I am going to write this post as though I am writing it just to you, someone who at one point was attending a Catholic parish but drifted away.
I know you felt a spiritual void. You wanted to attend church somewhere because deep down inside, you know you need God and you need to be spiritually nourished somewhere. I can remember well the day I left the Catholic church. I felt as though I was entering a brave, new world. I thought the Catholic church was a relic, an ancient behind-the-times structure that needed a complete overhaul. And no matter how many songs we sang from the Gather hymnal, or how many 'modern' services I attended, I knew I was missing out on something.
I'll never forget the day I attended an open house for an all-girls Catholic high school. My parents were considering it among the choices and I dutifully took the entrance exam. Even back then, it shocked me to see their version of a "chapel." I stepped into the room, filled with seats. I can't remember kneelers. But what I do remember is the utter blank space where the tabernacle should have been and a very abstract piece of art on the wall that was supposedly the crucifix. Except Jesus Christ wasn't anywhere to be seen. In fact, I nicknamed it "The Chapel of the Big Plus Sign." I even said to my parents (in my most indignant fourteen-year old way), "Do we worship a Big Plus Sign? How is that supposed to remind me of Jesus Christ and what he did for me?"
The nuns at that school wore regular clothes to feel comfortable, which made me uncomfortable. The other high school we looked at had older nuns still walking around in full habit even though some of the younger nuns had modified theirs. The chapel was gorgeous and looked just like a little chapel should, right down to the old wooden pews and kneelers. I liked it much better.
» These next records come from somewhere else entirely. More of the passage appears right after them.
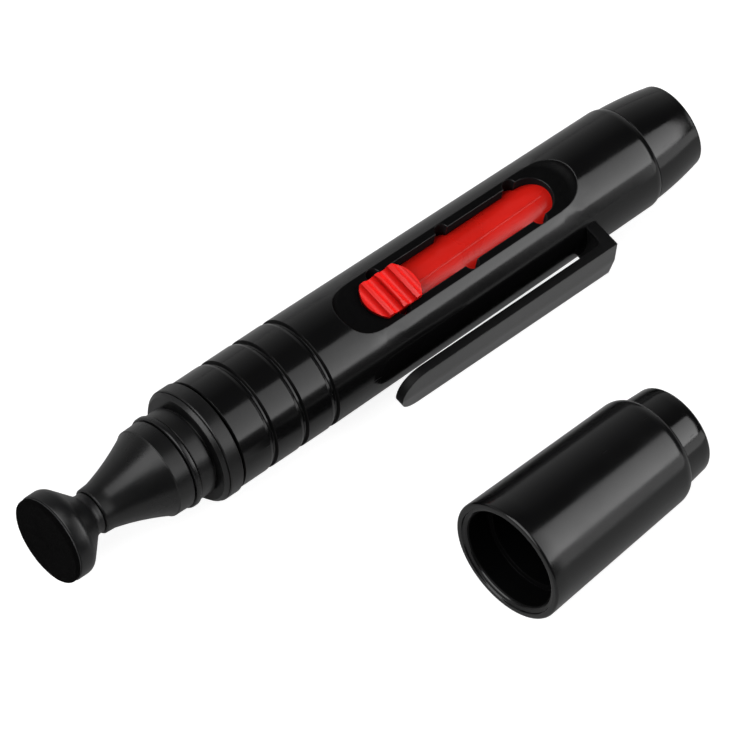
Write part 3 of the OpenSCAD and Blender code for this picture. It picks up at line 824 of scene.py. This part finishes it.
def link_light(lamp, state):
    """Keep a light off the slide button, or on the slide button only."""
    group = bpy.data.collections.new(lamp.name + "_link")
    lamp.light_linking.receiver_collection = group
    group.objects.link(nodes["slide_button"])
    group.collection_objects[0].light_linking.link_state = state


def add_sky():
    """Dim surroundings, paler towards the horizon on the far side."""
    world = bpy.data.worlds.new("world")
    bpy.context.scene.world = world
    world.use_nodes = True
    tree = world.node_tree
    toward = tree.nodes.new("ShaderNodeTexCoord").outputs["Generated"]
    split = add(tree, "SeparateXYZ", Vector=toward)
    far_side = span(tree, split.outputs[1], 0.05, 0.5)
    low_down = span(tree, split.outputs[2], 0.8, 0.0)
    glow = calc(tree, "MULTIPLY", far_side, low_down)
    sky = tree.nodes["Background"]
    sky.inputs[0].default_value = (1, 1, 1, 1)
    plug(tree, sky.inputs[1], span(tree, glow, 0.0, 1.0, 0.05, 0.48))


def add_lights():
    """Long softbox over the clip side, low card beyond it, boxes over the tip and the button."""
    add_box("softbox", (0.47, -0.478, 0.629), (0, 0.59, -0.81), (1.0, 0.83), 2.3,
            (0.2, 0.6, 0.15, 1.8), (0.0, 1.0, 1.0, 0.4))
    add_box("low_card", (0.85, -0.8, 0.14), (0, 1, 0), (0.75, 0.42), 1.2,
            (0.0, 0.12, 0.0, 1.0))
    top = add_box("top_box", (-0.16, 0.12, 0.86), (0.16, -0.12, -0.86), (0.5, 0.62), 2.8,
                  (0.0, 1.0, 1.0, 0.35))
    fill = add_box("fill", (-0.85, 0.1, 0.7), (0.85, -0.1, -0.7), (0.9, 1.1), 2.6)
    rise = Vector((0.23, 0.08, 0.44))
    key = add_box("button_key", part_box("slide_button")[1] + rise, -rise, (0.15, 0.15), 25.0)
    link_light(fill, "EXCLUDE")
    link_light(top, "EXCLUDE")
    link_light(key, "INCLUDE")
    add_sky()


def add_camera():
    """Long lens from ahead of the tip and above, rolled as the picture was taken."""
    aim = Vector((25.505, -5.66, 0)) * MM
    back = Vector((-0.4319, -0.3207, 0.8430)).normalized()
    up = Vector((0.5028, 0.6904, 0.5202))
    right = up.cross(back).normalized()
    up = back.cross(right)
    distance = 0.884
    data = bpy.data.cameras.new("camera")
    data.sensor_width = 36
    data.lens = 348.8
    data.clip_start = 0.05
    cam = bpy.data.objects.new("camera", data)
    rot = Matrix((right, up, back)).transposed().to_4x4()
    cam.matrix_world = Matrix.Translation(aim + back * distance) @ rot
    bpy.context.scene.collection.objects.link(cam)
    bpy.context.scene.camera = cam


finish_cad()
build_soft_tip()
build_pad()
build_clip()
build_spring()
build_tuft()
build_felt()
add_floor()
add_lights()
add_camera()
bpy.context.scene.view_settings.view_transform = "Standard"
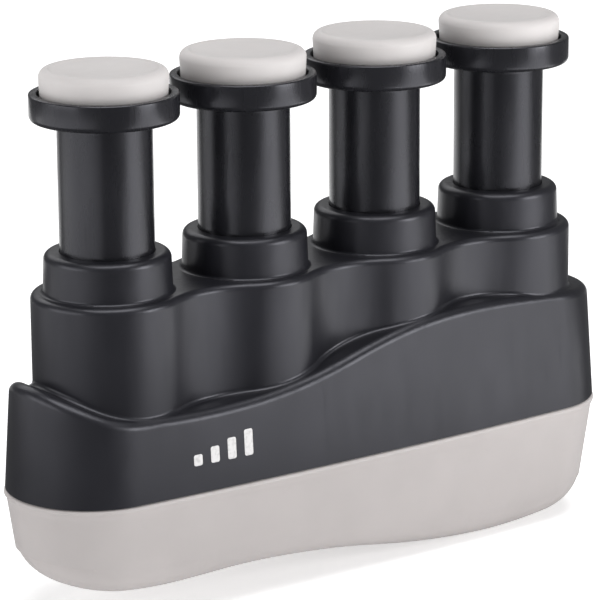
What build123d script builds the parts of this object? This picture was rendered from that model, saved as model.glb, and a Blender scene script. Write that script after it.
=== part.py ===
"""Finger exerciser: four sprung finger plungers in one housing over a soft palm base.

Millimetres. X runs along the row of fingers, plunger 1 at the -X end. -Y is the
front, +Z is up along the plungers. The origin is under the middle of the base.
"""
import os
from math import atan2, cos, hypot, radians, sin

from build123d import *

os.makedirs("parts", exist_ok=True)

# ---- driving dimensions -------------------------------------------------------
finger_pitch = 19.0
plunger_count = 4
row_start = -finger_pitch * (plunger_count - 1) / 2
row_x = [row_start + finger_pitch * index for index in range(plunger_count)]

# plan outline at the seam: two long flat arcs closed by two round ends
half_length = 41.2
end_radius = 10.2
side_radius = 734.0
end_centre = half_length - end_radius
side_centre = (side_radius - end_radius) ** 2 - end_centre**2
side_centre = side_centre**0.5
half_width = side_radius - side_centre

# heights
seam_z = 15.2
shoulder_z = 37.7
sleeve_top_z = 42.4
flange_bottom_z = 57.5
cup_rim_z = 60.6
pad_top_z = 63.4
travel = 12.5

# housing
skirt_draft = 3.8
skirt_wall = 2.0
lobe_radius = 8.87
valley_radius = 10.6
valley_y = ((lobe_radius + valley_radius) ** 2 - (finger_pitch / 2) ** 2) ** 0.5
lobe_round = 0.8
foot_round = 0.5
sleeve_radius_foot = 7.42
sleeve_radius_top = 7.25
bore_radius = 5.5
chamber_radius = 7.1
ceiling_z = 36.1
tube_radius = 8.5
key_width = 1.6
key_reach = 6.2
boss_radius = 2.4
boss_x = [-finger_pitch, 0.0, finger_pitch]

# spring plate and its screws
plate_bottom_z = 18.8
plate_top_z = 20.8
plate_inset = 2.5
post_radius = 2.6
post_height = 3.0
screw_radius = 1.1
screw_length = 8.0
screw_head_radius = 2.0
screw_head_height = 1.2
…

However, during those years of being stirred into a hazy spiritual milieu, something happened that I didn't count on. I lost my understanding of Catholicism.
You may be in the same boat. I don't know. But something happened in order for you to move from the Catholic church to that non-denom you now attend. Maybe it was the parish's boring worship, or its cold architecture. Maybe it was a domineering priest or nun. Maybe it was a bunch of rules you didn't understand or cared to follow. Whatever it was, it led you to push away because you felt something better existed "out there."
In all fairness, to contrast what is "out there" with what you had "in here," within Catholicism, you need to understand thoroughly what you have left. Do you? I didn't. I thought I did, but I didn't.
The one thing I noticed in every church I attended was whether they celebrated communion or not. How it was treated. The frequency of that celebration. What happened if a church practiced communion regularly?
Most of the non-denom churches I attended did not celebrate communion. And even when they did, something was missing. It has taken me a very long time to discover what was missing, but I think I know now what it was.
Belief.
Jesus took the bread and said to His disciples, This is My body, given for you. Do this in memory of Me. I know that many times I believed in remembering, but I didn't believe it was actually His Body and Blood. Have you read the Gospel of St. John, chapter 6? It is very interesting. In verse 53, it says: Jesus said to them, “I tell you the truth, unless you eat the flesh of the Son of Man and drink his blood, you have no life in you." (NIV) Then Jesus goes on to show us exactly how it is that we can eat His flesh and drink His blood. Through the Eucharist.
Since returning to the Catholic church, I have marveled at the maturity of faith that so many Catholics have. The maturity I'm talking about was in short supply within the non-denom churches I attended. This maturity is even in short supply in many of the more "modern" Catholic churches.
Could it be possible, that the maturity I see is directly linked to how a church views the Eucharist and believes it to be the True Presence of the Body of Christ? Words to ponder, indeed.